August 18, 2012 by econsforromney
Who’s got the best plan for bringing America’s economy back from the doldrums? Well, according to more than 400 prominent economists—including five Nobel laureates—it’s Mitt Romney and Paul Ryan.
The economy has been in the tank since before Barack Obama became president, as he cheerfully reminds everyone at every available opportunity. Under his leadership, however, things have gotten worse by almost every available measure.
Unemployment has exceeded 8 percent for 42 straight months, a post-war record. Somewhere between 3 and 4 million people have given up looking for work entirely, making the “real” unemployment number something close to 13 or 14 percent. The economy is barely growing. Middle-class incomes are down. The price of gasoline and the number of Americans living in poverty are both up.
Now Obama likes to say his economic plan is working–which is true if what it was supposed to produce was more unemployment, more poverty, higher gas and food prices, more people on food stamps, and more federal debt.
Real economists, however, differ on what the objective of economic policy should be.
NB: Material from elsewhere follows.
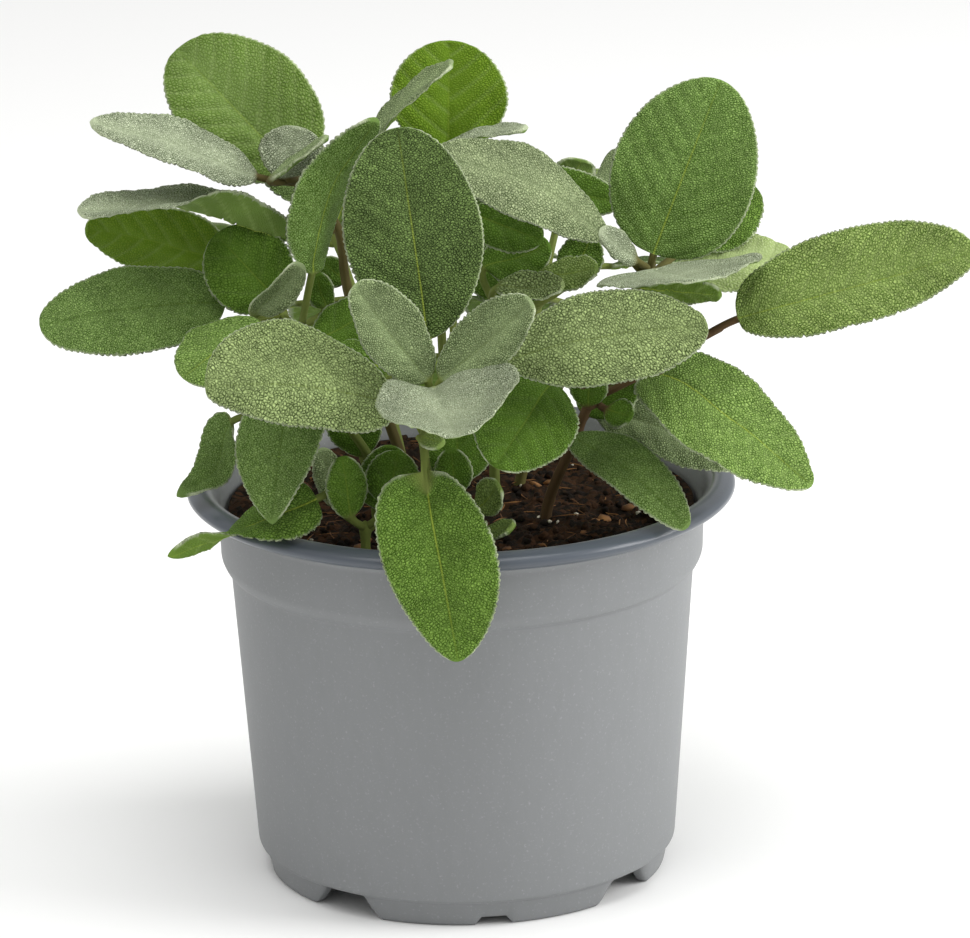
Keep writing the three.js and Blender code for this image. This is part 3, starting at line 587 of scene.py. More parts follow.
def leaf_mesh(leaf, pitch, blush, seed):
    """A leaf in full detail: quilted between sunken veins above, ribbed below, with a scalloped edge."""
    look = LOOKS[leaf.look]
    length = np.linalg.norm(np.subtract(leaf.tip, leaf.base))
    stalk_length = np.linalg.norm(np.subtract(leaf.base, leaf.stem))
    stalk_rows = max(5, round(stalk_length / STALK_PITCH))
    blade_rows = max(12, round(length / pitch))
    top_columns = 2 * max(5, round(leaf.width / pitch / 3))
    under_columns = 2 * max(3, round(top_columns / 4))
    mesh, row, column = round_shell(stalk_rows + blade_rows, top_columns + under_columns)
    above = column < top_columns

    # Where each point is: along the blade, and from -1 at its left edge to 1 at its right one
    share = np.clip((row - stalk_rows) / blade_rows, 0, 1)
    along = share - TIP_CROWDING * np.sin(math.tau * share)
    place = np.where(row < stalk_rows, row / stalk_rows / 3, (1 + 2 * along) / 3)
    sweep = np.where(above, 2 * column / top_columns - 1, 1 - 2 * (column - top_columns) / under_columns)

    # The outline, from a round stalk to a wide blade with scallops
    skew = (leaf.skew + OWN_SKEW * (scatter(seed, 1, 7) - 0.5)) * np.sign(sweep)
    half = np.maximum(blade_half_width(along, leaf, skew), STALK_HALF_WIDTH * (1 - along)) * (row > 0)
    spread = smoothstep(half, STALK_HALF_WIDTH, FULL_HALF_WIDTH)
    s = np.sin(math.pi / 2 * sweep) * (1 - spread) + sweep * spread
    edge = np.abs(s) ** (2 + EDGE_THINNING * np.maximum(half - STALK_HALF_WIDTH, 0))
    y = along * length
    tooth = np.abs(np.sin(math.pi * (y + 0.5 * (s > 0)) / TOOTH_PITCH)) - TOOTH_MEAN
    x = (s + leaf.lean * spread) * half + np.sign(s) * edge * tooth * TOOTH_DEPTH * spread

    # How far the fold, the ruffled edge, the quilting and soft swells lift the blade off its plane
    vein, wave = vein_lines(x, y, half)
    vein = vein * spread
    fold = np.arctan(leaf.fold) * spread * (1 - leaf.opens * smoothstep(along, 0.25, 0.65))
    rise = (np.hypot(x, CREASE_RADIUS) - CREASE_RADIUS) * np.sin(fold)
    ruffle = np.sin(math.tau * RUFFLE["waves"] * along + np.where(s > 0, 0, RUFFLE["offset"]))
    lift = rise + RUFFLE["height"] * s * s * ruffle * spread
    quilt = QUILT_HEIGHT * np.sin(math.pi * np.minimum(np.abs(s), 1))
    swell = SWELLING["height"] * swells(x / SWELLING["size"] + seed, y / SWELLING["size"], seed)
    ripple = RIPPLE_HEIGHT * wave * smoothstep(np.abs(s), 0, 0.3)
    lift = lift + (quilt + swell - ripple) * spread

    # Its thickness, less the sunken veins above, and with the ribs below
    body = np.sqrt(np.maximum(1 - edge, 0))
    thick = STALK_HALF_THICKNESS * (1 - spread) + BLADE_HALF_THICKNESS * spread
    thick = thick * (row > 0) * np.minimum(1, (1 - along) * length / TIP_ROUNDING)
    groove = np.exp(-((x / (3 * MIDRIB_HALF_WIDTH)) ** 2)) * (1 - along) ** 0.6 * spread
    rib = RIB_HEIGHT * np.exp(-((x / RIB_HALF_WIDTH) ** 2)) * (1 - along) * spread
    over = (thick - VEIN_DEPTH * vein - MIDRIB_DEPTH * groove) * body
    below = (thick + rib + VEIN_RIDGE * vein) * body
    z = lift * (row > 0) + np.where(above, over, -below)

    # Its place round the leaf's middle line, with the lobes drawn back
    back = leaf.lobe * s * s * np.exp(-LOBE_FADING * along)
    centre, ahead, side, up = leaf_axes(leaf, place, along)
    points = centre + side * (x * np.cos(fold))[:, None] + up * z[:, None] - ahead * back[:, None]
    set_points(mesh, points)

    # What the materials need to know
    pattern = np.stack([*pebble_places(x, y - back, seed), x], 1)
    mesh.attributes.new("blade", "FLOAT_VECTOR", "POINT").data.foreach_set("vector", pattern.ravel())
    rough = np.where(above, 1 - look.smooth * np.exp(-((s / SMOOTH_HALF_SHARE) ** 2)), UNDERSIDE_RELIEF)
    margin = 1 - smoothstep((1 - np.abs(s)) * half, 0, RIM_WIDTH)
    set_fields(
        mesh,
        rough=rough * smoothstep(half, STALK_HALF_WIDTH, 3),
        vein=vein,
        rib=np.where(above, look.midrib, 1) * (1 - along) ** 0.7,
        rim=margin * smoothstep(half, 1.3, 2.5),
        under=~above,
        stalk=(1 - smoothstep(half, 1.2, 3.2)) * (along < 0.5),
        blush=blush,
        tone=scatter(seed, 3, 1),
    )
    return mesh


def stem_mesh(shoot, seed):
    """A softly square stem that swells where each leaf leaves it, and is rounded off at its top."""
    line = [(*shoot.foot, STEM_FOOT_HEIGHT), (*shoot.foot, STEM_COLLAR_HEIGHT), *shoot.points]
    length = sum(math.dist(a, b) for a, b in zip(line, line[1:]))
    rows = round(length / STEM_PITCH)
    mesh, row, column = round_shell(rows, STEM_COLUMNS)
    place = row / rows
    centre, ahead = spline(line, place)
    across = unit(np.cross((1.0, 0.0, 0.0), ahead))
    other = np.cross(ahead, across)
    angle = column / STEM_COLUMNS * math.tau
    radius = STEM_RADIUS["foot"] + (STEM_RADIUS["top"] - STEM_RADIUS["foot"]) * place
    for grown in shoot.leaves:
        distance = np.linalg.norm(centre - np.array(grown.stem), axis=1)
        radius = radius + NODE_SWELLING["height"] * np.exp(-((distance / NODE_SWELLING["reach"]) ** 2))
    radius = radius * (1 + STEM_SQUARENESS * np.cos(4 * angle))
    radius = radius * np.sqrt(np.clip((1 - place) * length / STEM_TOP_ROUNDING, 0, 1)) * (row > 0)
    spoke = across * np.cos(angle)[:, None] + other * np.sin(angle)[:, None]
    set_points(mesh, centre + spoke * radius[:, None])
    set_fields(mesh, stalk=1, blush=shoot.blush, tone=scatter(seed, 5, 1))
    return mesh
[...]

The economists who signed on to the pro-Romney statement said, “We enthusiastically endorse Governor Mitt Romney’s economic plan to create jobs and restore economic growth while returning America to its tradition of economic freedom.”
Romney’s plan, they said, “is based on proven principles: a more contained and less intrusive federal government, a greater reliance on the private sector, a broad expansion of opportunity without government favors for special interests, and respect for the rule of law including the decision-making authority of states and localities.”
Among the positions they endorse:
- Reduce marginal tax rates on business and wage incomes and broaden the tax base to increase investment, jobs, and living standards.
- End the exploding federal debt by controlling the growth of spending so federal spending does not exceed 20 percent of the economy.
- Restructure regulation to end “too big to fail,” improve credit availability to entrepreneurs and small businesses, and increase regulatory accountability, and ensure that all regulations pass rigorous benefit-cost tests.
- Improve our Social Security and Medicare programs by reducing their growth to sustainable levels, ensuring their viability over the long term, and protecting those in or near retirement.
- Reform our healthcare system to harness market forces and thereby reduce costs and increase quality, empowering patients and doctors, rather than the federal bureaucracy.
- Promote energy policies that increase domestic production, enlarge the use of all western hemisphere resources, encourage the use of new technologies, end wasteful subsidies, and rely more on market forces and less on government planners.
Among the economists signing on to the statement are Nobel laureates Gary Becker, Robert Lucas, Robert Mundell, Edward Prescott, and Myron Scholes. Others have received the highest honors available for their academic work, some have advised U.S. policymakers, and all are longtime champions of economic freedom. It’s a serious group of people who have a major impact on the study and teaching of economics in the United States and globally and who, let it be said, know what they are talking about.
“In sum,” they say, the Romney economic plan “is far superior for creating economic growth and jobs than the actions and interventions President Obama has taken or plans to take in the future.”